A mistura de raças mui diversas é, na maioria dos casos, prejudicial. Ante as conclusões do evolucionismo, ainda quando reaja sobre o produto o influxo de uma raça superior, despontam vivíssimos estigmas da inferior. A mestiçagem extremada é um retrocesso. O indo-europeu, o negro e o brasílio-guarani ou o tapuia, exprimem estádios evolutivos que se fronteiam, e o cruzamento, sobre obliterar as qualidades preeminentes do primeiro, é um estimulante à revivescência dos atributos primitivos dos últimos. De sorte que o mestiço – traço de união entre as raças, breve existência individual em que se comprimem esforços seculares – é, quase sempre, um desequilibrado.
(Euclides da Cunha, Os sertões, pp 86, 87)
Replicando a visão errônea de Euclides da Cunha, que no seu romance Os sertões havia anteposto os dois tipos,
Você é antes de tudo um forte ou não passa de um mestiço neurastênico do litoral?

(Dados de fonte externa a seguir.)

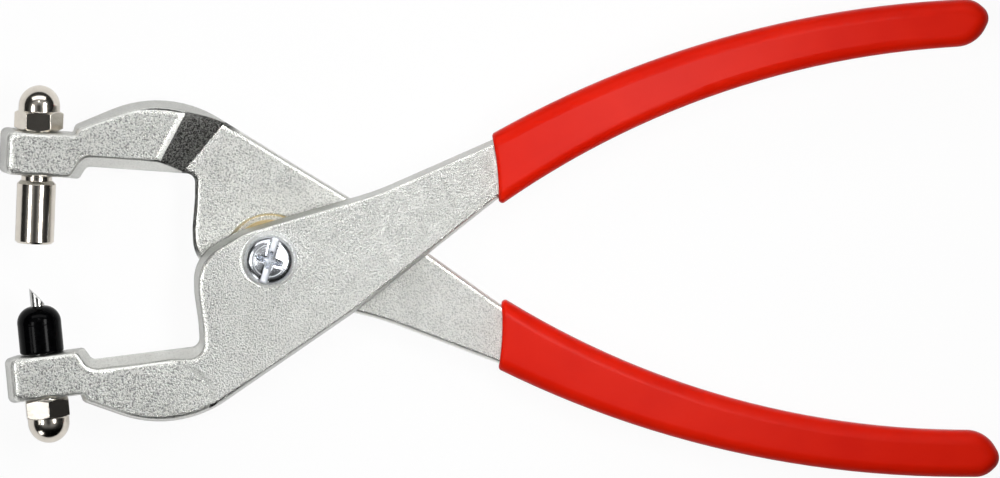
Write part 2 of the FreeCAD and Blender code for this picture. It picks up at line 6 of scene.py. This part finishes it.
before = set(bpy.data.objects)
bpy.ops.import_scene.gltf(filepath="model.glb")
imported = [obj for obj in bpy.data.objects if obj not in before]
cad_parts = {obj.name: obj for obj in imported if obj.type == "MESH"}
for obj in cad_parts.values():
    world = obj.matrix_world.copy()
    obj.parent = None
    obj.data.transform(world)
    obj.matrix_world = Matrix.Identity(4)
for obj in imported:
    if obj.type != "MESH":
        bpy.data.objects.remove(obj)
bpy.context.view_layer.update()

# Camera: straight down on the pliers, tipped towards the front lever's handle and rolled a little
VIEW_TILT = radians(4.75)
VIEW_ROLL = radians(1.6)
VIEW_TARGET = Vector((0.0554, 0.0030, 0.01155))
VIEW_DISTANCE = 4.5
VIEW_WIDTH = 0.240
SENSOR_WIDTH = 36.0

# Floor: half its width, its gap below the pliers, and how much of it shows as plain white
FLOOR_HALF = 10.0
FLOOR_GAP = 0.0002
FLOOR_SHARE_SEEN = 0.94
FLOOR_SHARE_MIRRORED = 0.45

# Soft boxes round the jaws: lean from the vertical, heading round it, distance, width, length
# and radiance
LIGHT_TARGET = Vector((-0.0554, 0.0, 0.01155))
BOXES = {
    "left_box": (radians(34), radians(180), 1.6, 0.34, 0.60, 7.5),
    "right_box": (radians(34), radians(14), 0.275, 0.060, 0.17, 14.0),
    "nut_box": (radians(52), radians(190), 1.2, 0.22, 0.10, 3.0),
    "step_box": (radians(75), radians(234), 1.2, 0.45, 0.40, 2.2),
    "high_back_box": (radians(31), radians(90), 1.2, 0.10, 0.10, 9.0),
    "low_back_box": (radians(54), radians(90), 1.2, 1.60, 0.40, 2.2),
}

# Sky: grey by the height of the direction on a unit sphere, and by how far it leans to the back
SKY_STOPS = [
    (0.0, 0.02),
    (0.50, 0.03),
    (0.70, 0.10),
    (0.82, 0.35),
    (0.94, 0.40),
    (0.985, 0.12),
    (1.0, 0.03),
]
SKY_LEAN_STOPS = [(0.20, 0.02), (0.46, 0.80), (0.75, 1.0)]

# Casting, grain: cycles a metre of three noises, and depths of two in metres
GRAIN_SCALE = 2600.0
FINE_SCALE = 2.2 * GRAIN_SCALE
TONE_SCALE = 160.0
GRAIN_DEPTH = 0.00044
FINE_DEPTH = 0.00006

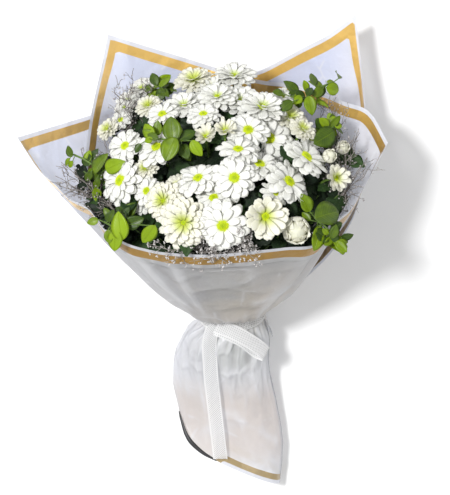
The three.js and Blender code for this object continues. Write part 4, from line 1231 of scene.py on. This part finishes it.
def stem_line(top, top_way, draw, count=14):
    """From the cut end in the skirt, through the tie, to the head."""
    angle, radius, along = round_axis(top)
    share = float(np.clip(radius * SQUEEZE / CORE_WIDTH, 0.1, 0.92))
    low = in_core(angle, share, -20 * MM)
    end = low - AXIS * draw.uniform(45, 68) * MM
    high = in_core(angle, share, 16 * MM)
    far = np.linalg.norm(top - high)
    t = np.linspace(0, 1, count)[:, None]
    knee, wrist = high + AXIS * far * 0.30, top + top_way * far * 0.16
    bend = ((1 - t) ** 3 * high + 3 * (1 - t) ** 2 * t * knee
            + 3 * (1 - t) * t**2 * wrist + t**3 * top)
    return np.vstack([[end], [low], bend])


# %% [markdown]
# ## Leaves deep in the bunch
#
# Chrysanthemum leaves are lobed and dark, and they fill the gaps between the heads, where the
# photograph is nearly black; their darkest tones are painted shade of those gaps. They grow from
# the stems, so each of them starts at a point of a stem, leans away from it and shows its face to
# the light.

# %% Leaf shapes
DARK_LEAF, BRIGHT_LEAF = 1, 2  # finishes of a bundle; the stems have number 0


def lobed_outline(t):
    """A chrysanthemum leaf: narrow foot, deep round lobes."""
    lobes = 0.62 + 0.38 * np.abs(np.cos(t * math.pi * 2.6))
    return np.sin(np.clip(t, 0, 1) ** 0.8 * math.pi * 0.94 + 0.1) ** 0.8 * lobes


def oval_outline(t):
    """A glossy oval leaf with a short point."""
    return np.clip(np.sin(np.clip(t, 0, 1) ** 0.85 * math.pi) ** 0.72, 0.02, 1)


def grow_leaf(pile, foot, way, face, length, draw, outline, kind, width):
    curl = draw.uniform(0.05, 0.30)
    grid, flat = blade(length, length * width, outline, lambda t: 0.06 * t - curl * t**2,
                       draw.uniform(0.03, 0.20), 0.4 * MM, rows=13)
    twist = draw.uniform(-0.5, 0.5) * (grid[..., :1] / length) * grid[..., 1:2]
    grid = np.concatenate([grid[..., :2], grid[..., 2:] + twist], -1)
    tone = draw.uniform(0, 1) ** 1.25
    pile.lay(keep_inside(placed(grid, foot, way, face)), flat, tone, kind)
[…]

(Alegria, alegria, p. 151)
Caetano cantou:
Sou um mulato nato
No sentido lato
Mulato democrático do litoral
(“Sugar cane fields forever”)
A recusa à visão positivista e evolucionista das etnias, que informou tanto a cultura quanto a ciência do século XIX e chegou ao XX, perigando passar ao XXI, que gerou o nazismo e tantas outras formas mais veladas de preconceito e intolerância, é o grande motor da arte de Caetano Veloso. Já o fora de Sousândrade, ao criar o seu poema genial Guesa, que previa a antropofagia de Oswald de Andrade e o Macunaíma de Mário, além de soluções poéticas modernistas e pós-modernistas, e utilizava a palavra-valise esotérica, que vai ser uma das ferramentas preferidas de Caetano.